In anticipation of our audited financials being released … someday … I was taking a look at a chart we published in December when the unaudited numbers were distributed just before our annual meeting:
Take a look at that blue line for revenue — why is it so wavy? Our revenue largely comes from maintenance fees, which, until the end of the 2016 fiscal year, hadn’t changed in several years. Most of the rest of the revenue categories are similarly fixed year-to-year: commercial rent, laundry room income, and parking fees. So why the instability?
I took all those stable revenue categories and plotted a line — operational revenue — that looks more predictable:
Compare this stable income to our expenses, which are similarly predictable:
That’s too bad — when you take all our predictable revenue and expenses, it looks like the coop is running a significant deficit every year. Over 13 years, that’s an accumulated deficit of over $46 million.
Now in my old coop — a much smaller building in the west village — that would be the end of the story, and we’d be in big trouble. We did have additional revenue from flip tax, but we did not count that revenue in our operational budget because it was highly unpredictable. Some years it was a windfall that we put away into our reserve fund, but other years it was a big fat zero.
But East River is much larger, and we have apartment sales every year. The flip tax from those sales is considerable — it’s our second largest revenue category — and has been built into our annual expectations, filling in the gap between operational revenue and expenses.
In this chart, I’ve added another revenue line for the flip tax, and the surplus/deficit line has been adjusted to include this additional revenue. (If you were to add these two blue revenue lines together, you would get the original chart at the top of this post.)
Now we can see where the instability of our total arevenue comes from: it directly mirrors the instability of our flip tax revenue. Even more clearly, the wavy line showing our surplus/deficit also rides the flip tax wave.

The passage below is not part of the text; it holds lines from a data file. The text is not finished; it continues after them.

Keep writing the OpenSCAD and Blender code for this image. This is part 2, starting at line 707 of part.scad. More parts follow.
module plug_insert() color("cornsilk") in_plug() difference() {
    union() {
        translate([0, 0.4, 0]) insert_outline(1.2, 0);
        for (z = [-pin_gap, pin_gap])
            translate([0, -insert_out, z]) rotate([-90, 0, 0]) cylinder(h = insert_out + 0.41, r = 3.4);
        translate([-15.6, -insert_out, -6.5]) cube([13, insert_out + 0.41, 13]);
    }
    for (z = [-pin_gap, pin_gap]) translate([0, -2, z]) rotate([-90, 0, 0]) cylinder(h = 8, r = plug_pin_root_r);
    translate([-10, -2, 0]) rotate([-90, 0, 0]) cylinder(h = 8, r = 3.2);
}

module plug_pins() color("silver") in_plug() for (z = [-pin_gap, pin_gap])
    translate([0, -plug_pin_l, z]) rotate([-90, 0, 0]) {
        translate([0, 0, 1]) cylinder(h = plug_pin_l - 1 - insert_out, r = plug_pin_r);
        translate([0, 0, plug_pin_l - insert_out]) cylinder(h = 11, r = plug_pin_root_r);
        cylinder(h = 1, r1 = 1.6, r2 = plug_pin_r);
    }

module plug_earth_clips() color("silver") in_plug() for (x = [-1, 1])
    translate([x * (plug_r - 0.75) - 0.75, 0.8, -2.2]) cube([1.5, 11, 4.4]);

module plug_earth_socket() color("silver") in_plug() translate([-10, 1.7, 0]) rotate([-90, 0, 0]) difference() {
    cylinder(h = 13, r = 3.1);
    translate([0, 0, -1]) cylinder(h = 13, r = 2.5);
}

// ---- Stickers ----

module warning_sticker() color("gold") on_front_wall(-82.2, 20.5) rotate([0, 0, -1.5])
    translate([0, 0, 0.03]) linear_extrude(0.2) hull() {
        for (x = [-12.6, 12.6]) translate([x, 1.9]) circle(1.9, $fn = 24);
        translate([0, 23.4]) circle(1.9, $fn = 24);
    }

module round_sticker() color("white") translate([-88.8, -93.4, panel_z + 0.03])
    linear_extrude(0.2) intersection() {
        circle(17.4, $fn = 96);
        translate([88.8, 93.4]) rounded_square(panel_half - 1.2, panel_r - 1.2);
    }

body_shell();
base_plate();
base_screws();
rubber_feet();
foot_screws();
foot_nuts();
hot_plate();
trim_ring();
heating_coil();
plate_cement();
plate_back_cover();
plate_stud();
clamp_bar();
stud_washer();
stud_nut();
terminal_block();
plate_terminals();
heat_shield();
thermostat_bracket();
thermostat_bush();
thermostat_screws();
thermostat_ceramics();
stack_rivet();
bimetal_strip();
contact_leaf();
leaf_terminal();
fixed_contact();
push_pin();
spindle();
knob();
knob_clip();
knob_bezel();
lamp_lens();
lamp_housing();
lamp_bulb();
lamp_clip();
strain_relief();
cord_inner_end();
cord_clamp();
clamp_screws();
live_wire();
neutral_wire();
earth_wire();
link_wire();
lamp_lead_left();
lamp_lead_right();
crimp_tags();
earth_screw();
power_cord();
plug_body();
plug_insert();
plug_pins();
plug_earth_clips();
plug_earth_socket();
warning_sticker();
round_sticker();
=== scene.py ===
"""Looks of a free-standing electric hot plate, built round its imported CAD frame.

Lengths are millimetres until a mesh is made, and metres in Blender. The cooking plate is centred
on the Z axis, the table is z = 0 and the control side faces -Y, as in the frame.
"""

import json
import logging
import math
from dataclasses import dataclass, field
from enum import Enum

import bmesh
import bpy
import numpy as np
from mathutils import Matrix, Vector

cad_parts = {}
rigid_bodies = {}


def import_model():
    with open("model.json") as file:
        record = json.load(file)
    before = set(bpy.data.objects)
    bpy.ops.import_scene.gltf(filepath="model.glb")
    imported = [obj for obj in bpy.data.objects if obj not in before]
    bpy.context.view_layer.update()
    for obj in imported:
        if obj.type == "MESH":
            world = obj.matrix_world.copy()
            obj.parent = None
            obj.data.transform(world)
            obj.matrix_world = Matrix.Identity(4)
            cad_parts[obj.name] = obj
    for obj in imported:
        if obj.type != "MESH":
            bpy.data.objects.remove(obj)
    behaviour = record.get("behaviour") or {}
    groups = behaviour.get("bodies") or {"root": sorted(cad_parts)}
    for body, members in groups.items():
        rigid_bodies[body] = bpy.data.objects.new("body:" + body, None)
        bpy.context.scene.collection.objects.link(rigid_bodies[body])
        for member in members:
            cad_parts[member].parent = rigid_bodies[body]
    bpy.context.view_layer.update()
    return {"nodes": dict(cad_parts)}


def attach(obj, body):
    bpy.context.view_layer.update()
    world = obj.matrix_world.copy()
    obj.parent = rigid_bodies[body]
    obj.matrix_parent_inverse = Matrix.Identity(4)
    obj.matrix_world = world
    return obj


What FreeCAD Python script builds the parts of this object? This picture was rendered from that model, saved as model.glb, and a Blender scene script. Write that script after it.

This dependence on flip tax revenue is not likely to change, it’s baked in to our financial outlook. The only way this coop has ever been in the black is to use that flip tax revenue for operational expenses. In good years we do well, in bad years we don’t, overall it evens out.*
It’s good to keep in mind that the health of the coop is directly related to the health of the real estate market, something we have little to no control over.
*I haven’t included in this analysis the additional $10 million in debt the coop has acquired over the past 13 years. But that’s another story.